Young’s teams have never lost a first-round playoff game at home.
The Wonders (6-5) have been the opposite of a Jekyll-and-Hyde team. They beat the wheels off the average-or-worse teams, but they lose to the good ones. They have been as predictable as the sunrise.
A.L. Brown’s losses are to Weddington (10-1) and Concord (11-0) and Mecka conference opponents Mallard Creek (10-1), Hough (8-3) and Vance (8-3). Four of the teams that beat the Wonders earned first-round home games in the playoffs. The other one, Vance, is a No. 9 seed.
West Charlotte (5-6) is the only team the Wonders beat that made the playoffs. The Wonders didn’t beat anyone who has a winning record.
All of those numbers don’t bode well for Friday when the 15th-seeded Wonders travel north of Winston-Salem to take on Pfafftown Reagan, the No. 2 seed. Central Piedmont Conference champ Reagan (10-1) is an exceptional team with a rocket-armed, mobile QB In Jake Easter. Easter is probably headed for his second straight CPC Player of the Year award and is a prep version of Johnny Manziel.
The Wonders have more than their share of weapons, so they’ll score some, but it’s hard to see them outscoring Reagan. The Wonders allowed 39 points per game in their five losses.
The Wonders have had 36 straight winning seasons, but they’ll break even this year unless they pull off a serious upset.
Reagan is a relatively new school and opened in the fall of 2005.
Also in the 4A playoffs, No. 14 seed Davie gets its first shot at No. 3 seed Charlotte Catholic, a program that has tormented A.L. Brown in the postseason for many years.
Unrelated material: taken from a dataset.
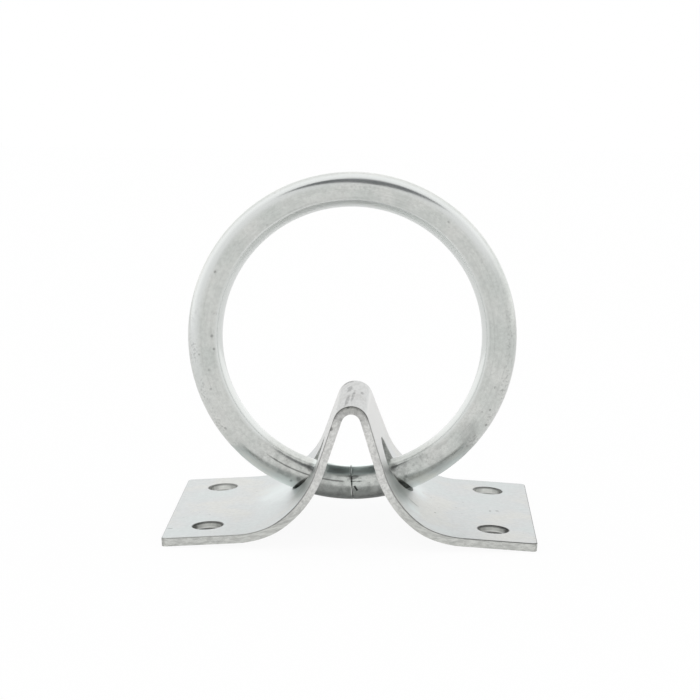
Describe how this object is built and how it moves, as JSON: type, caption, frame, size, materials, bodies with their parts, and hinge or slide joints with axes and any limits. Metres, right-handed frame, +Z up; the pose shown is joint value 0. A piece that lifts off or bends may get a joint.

Playing the Cougars (10-1) always is a difficult assignment because defending its run-run-run, misdirection offense can’t be taught in a single week of practice.
Catholic has won seven in a row since losing to Mallard Creek.
Davie has a nice win against North Rowan to its credit, but the War Eagles lost by 27 to Reagan and by 30 to North Davidson.